:: Work instructions ::
In the listing below, find every line with the string "that" and pull it out.

:: Record set ::
-=-=-=-=-
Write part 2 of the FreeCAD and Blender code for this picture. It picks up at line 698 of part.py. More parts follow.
-=-=-=-=-
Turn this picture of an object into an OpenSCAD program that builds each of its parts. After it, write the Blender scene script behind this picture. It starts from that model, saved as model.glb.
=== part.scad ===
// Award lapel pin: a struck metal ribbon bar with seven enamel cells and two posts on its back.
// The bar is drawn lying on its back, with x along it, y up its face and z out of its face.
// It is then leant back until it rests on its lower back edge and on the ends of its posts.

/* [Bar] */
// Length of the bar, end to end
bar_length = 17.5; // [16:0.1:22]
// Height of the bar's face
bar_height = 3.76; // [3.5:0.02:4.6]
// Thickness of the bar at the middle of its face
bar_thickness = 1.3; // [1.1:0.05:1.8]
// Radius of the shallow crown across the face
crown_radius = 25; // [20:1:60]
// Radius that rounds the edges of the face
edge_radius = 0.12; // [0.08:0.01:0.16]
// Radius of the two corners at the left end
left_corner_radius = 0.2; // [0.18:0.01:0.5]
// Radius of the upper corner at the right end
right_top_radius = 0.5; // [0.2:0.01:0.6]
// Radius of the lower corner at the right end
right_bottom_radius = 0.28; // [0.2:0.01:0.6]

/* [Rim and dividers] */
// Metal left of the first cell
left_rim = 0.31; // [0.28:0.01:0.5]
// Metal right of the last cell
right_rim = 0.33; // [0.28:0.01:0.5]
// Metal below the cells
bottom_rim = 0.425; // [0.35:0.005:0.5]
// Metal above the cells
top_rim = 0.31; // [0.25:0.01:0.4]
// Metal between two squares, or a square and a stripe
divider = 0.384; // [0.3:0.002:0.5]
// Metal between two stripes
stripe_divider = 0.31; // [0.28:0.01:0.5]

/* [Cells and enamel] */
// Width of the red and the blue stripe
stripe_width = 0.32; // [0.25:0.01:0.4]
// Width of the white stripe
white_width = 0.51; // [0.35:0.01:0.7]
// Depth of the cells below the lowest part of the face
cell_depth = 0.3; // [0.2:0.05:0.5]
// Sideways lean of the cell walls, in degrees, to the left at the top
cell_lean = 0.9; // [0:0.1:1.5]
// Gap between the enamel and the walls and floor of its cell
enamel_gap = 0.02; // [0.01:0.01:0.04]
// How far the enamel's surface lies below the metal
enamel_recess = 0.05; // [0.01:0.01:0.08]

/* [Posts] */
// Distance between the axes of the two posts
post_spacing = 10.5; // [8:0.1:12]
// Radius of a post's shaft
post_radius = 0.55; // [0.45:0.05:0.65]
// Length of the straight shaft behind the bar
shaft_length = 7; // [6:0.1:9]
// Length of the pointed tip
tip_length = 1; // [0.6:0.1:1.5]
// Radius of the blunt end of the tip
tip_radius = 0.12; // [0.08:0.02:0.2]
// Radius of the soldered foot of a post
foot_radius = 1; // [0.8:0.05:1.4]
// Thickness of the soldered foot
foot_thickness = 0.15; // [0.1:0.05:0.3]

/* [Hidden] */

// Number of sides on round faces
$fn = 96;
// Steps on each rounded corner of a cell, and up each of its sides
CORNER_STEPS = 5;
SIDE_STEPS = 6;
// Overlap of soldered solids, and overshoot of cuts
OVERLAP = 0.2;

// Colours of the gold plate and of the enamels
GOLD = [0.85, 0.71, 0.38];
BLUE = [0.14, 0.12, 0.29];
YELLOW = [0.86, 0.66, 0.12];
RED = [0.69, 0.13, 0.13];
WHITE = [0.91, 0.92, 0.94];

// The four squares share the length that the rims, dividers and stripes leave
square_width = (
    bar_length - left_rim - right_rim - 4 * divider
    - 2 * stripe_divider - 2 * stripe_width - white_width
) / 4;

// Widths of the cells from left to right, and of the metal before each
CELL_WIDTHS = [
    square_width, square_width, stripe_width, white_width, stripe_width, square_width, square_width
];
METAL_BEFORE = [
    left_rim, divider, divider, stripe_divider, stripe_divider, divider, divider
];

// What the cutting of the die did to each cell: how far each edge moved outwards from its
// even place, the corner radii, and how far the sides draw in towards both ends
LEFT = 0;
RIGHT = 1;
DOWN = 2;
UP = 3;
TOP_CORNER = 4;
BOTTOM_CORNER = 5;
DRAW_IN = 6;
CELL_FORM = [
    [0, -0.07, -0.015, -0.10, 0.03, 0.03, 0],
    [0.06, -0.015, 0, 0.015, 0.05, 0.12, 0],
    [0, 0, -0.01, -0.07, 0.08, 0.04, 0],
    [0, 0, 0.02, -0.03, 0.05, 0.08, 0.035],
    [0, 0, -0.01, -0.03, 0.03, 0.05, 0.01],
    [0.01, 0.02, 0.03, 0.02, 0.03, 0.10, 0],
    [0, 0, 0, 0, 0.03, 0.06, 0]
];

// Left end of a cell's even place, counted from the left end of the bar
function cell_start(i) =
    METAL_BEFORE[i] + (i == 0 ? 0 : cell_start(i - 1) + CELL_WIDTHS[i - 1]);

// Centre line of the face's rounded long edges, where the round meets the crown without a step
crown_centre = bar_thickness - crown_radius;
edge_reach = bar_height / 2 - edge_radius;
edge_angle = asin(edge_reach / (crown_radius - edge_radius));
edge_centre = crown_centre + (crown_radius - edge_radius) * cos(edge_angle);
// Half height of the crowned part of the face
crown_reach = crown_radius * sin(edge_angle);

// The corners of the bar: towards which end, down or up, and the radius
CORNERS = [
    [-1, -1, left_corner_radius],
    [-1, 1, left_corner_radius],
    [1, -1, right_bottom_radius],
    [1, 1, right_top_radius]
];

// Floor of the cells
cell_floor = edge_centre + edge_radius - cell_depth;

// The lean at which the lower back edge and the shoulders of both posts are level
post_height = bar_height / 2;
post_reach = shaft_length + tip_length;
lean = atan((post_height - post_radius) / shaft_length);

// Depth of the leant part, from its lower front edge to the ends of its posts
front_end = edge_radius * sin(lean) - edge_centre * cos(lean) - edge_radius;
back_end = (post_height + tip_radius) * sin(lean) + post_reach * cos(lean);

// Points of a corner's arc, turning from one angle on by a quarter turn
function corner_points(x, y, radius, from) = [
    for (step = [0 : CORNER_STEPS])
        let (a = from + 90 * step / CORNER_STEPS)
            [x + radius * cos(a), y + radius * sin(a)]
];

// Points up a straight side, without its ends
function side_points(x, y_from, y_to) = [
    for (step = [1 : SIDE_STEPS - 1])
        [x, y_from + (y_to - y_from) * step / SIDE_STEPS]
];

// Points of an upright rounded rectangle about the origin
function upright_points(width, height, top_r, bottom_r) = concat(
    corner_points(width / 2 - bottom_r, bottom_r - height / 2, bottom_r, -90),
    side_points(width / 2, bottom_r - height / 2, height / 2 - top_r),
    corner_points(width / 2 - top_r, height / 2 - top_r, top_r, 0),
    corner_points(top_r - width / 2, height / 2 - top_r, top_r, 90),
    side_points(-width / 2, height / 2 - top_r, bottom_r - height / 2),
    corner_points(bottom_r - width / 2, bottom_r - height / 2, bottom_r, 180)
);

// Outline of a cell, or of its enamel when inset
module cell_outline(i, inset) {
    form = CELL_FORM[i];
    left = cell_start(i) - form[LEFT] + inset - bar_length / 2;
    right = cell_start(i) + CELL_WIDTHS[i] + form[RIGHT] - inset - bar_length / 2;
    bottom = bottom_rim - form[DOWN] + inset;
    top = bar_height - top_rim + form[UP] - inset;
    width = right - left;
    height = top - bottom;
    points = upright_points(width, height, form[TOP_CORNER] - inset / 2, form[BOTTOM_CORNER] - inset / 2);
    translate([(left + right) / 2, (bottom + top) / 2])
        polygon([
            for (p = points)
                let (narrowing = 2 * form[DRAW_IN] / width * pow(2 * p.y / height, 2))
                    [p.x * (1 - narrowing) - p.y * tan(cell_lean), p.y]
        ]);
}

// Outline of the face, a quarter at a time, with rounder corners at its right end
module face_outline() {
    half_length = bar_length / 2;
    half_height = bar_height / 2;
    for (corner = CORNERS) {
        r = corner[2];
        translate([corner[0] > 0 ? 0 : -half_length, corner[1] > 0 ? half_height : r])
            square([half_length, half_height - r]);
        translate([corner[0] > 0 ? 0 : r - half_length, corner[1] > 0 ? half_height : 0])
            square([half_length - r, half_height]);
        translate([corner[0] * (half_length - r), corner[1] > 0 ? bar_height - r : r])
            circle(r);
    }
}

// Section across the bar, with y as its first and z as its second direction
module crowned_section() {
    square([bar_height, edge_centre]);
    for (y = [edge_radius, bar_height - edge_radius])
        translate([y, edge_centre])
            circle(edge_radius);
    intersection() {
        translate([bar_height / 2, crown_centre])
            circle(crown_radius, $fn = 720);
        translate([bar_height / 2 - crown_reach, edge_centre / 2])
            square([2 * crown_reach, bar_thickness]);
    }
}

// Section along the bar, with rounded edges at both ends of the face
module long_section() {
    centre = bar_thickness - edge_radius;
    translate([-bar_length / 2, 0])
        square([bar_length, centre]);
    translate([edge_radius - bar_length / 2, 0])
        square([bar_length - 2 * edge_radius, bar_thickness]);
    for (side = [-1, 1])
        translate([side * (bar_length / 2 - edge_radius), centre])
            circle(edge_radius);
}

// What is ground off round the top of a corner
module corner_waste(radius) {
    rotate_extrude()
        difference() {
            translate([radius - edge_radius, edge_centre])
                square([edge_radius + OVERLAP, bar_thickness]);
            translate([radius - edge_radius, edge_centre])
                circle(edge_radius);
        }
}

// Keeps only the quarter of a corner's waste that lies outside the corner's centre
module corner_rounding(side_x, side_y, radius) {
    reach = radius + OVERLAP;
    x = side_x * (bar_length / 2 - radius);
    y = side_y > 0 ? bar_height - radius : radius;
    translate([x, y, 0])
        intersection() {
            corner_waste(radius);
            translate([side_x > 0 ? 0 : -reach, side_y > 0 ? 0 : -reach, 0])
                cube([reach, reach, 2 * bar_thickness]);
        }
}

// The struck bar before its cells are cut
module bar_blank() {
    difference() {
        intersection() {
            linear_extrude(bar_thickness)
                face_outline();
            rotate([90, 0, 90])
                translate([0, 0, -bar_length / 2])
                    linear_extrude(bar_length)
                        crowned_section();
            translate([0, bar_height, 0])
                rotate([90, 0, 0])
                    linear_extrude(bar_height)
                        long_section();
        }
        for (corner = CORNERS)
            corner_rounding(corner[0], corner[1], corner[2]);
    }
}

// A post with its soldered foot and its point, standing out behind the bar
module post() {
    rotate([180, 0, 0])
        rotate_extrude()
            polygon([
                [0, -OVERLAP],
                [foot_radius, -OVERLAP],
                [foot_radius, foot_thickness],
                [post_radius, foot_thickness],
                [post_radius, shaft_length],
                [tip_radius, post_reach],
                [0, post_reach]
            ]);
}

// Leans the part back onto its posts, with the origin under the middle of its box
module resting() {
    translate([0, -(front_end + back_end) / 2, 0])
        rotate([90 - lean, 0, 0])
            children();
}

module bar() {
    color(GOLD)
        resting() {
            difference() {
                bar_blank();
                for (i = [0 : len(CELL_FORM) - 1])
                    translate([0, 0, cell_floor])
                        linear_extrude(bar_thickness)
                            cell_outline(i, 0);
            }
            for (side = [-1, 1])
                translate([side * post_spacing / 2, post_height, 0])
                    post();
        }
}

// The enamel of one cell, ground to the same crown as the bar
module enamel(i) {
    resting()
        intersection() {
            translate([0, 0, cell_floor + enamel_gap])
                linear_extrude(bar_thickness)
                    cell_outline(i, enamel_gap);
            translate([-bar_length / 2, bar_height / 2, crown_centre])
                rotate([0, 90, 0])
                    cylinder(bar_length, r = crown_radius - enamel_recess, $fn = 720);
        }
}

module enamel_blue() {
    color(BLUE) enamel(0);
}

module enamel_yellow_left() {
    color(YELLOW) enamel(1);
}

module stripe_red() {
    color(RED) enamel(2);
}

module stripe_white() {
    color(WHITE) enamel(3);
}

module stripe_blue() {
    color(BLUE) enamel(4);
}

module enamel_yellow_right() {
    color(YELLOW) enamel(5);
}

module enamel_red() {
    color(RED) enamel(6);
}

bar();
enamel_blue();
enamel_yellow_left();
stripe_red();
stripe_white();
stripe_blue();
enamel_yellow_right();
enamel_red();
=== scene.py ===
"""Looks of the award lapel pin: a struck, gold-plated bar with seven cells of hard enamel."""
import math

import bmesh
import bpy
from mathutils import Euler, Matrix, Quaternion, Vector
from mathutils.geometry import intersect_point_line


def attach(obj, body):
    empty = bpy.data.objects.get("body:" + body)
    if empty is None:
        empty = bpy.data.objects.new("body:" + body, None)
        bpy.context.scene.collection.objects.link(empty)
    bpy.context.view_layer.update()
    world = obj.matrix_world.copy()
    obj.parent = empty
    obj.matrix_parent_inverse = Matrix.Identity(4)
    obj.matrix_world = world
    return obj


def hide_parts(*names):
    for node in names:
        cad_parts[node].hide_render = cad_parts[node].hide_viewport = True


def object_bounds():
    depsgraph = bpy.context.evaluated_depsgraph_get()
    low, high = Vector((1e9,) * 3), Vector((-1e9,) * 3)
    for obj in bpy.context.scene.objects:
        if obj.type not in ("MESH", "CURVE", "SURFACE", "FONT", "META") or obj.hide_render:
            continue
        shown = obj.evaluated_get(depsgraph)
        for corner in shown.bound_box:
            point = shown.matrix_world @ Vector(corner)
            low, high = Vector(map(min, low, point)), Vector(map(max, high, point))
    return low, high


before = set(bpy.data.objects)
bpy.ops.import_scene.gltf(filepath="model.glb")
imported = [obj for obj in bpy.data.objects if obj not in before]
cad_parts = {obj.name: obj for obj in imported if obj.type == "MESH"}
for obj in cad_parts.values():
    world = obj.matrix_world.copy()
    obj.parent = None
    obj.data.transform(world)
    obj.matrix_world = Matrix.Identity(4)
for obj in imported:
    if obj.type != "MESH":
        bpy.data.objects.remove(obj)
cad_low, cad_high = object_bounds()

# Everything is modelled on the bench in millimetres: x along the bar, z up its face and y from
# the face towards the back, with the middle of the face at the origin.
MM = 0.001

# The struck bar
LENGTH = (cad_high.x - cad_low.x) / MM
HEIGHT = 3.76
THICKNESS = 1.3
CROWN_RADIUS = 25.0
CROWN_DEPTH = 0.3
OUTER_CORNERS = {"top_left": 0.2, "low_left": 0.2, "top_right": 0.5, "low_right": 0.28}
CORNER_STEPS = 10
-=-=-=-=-
:: Exercise answer ::
Turn this picture of an object into an OpenSCAD program that builds each of its parts. After it, write the Blender scene script behind this picture. It starts from that model, saved as model.glb.
// Radius that rounds the edges of the face
// The four squares share the length that the rims, dividers and stripes leave
// Keeps only the quarter of a corner's waste that lies outside the corner's centre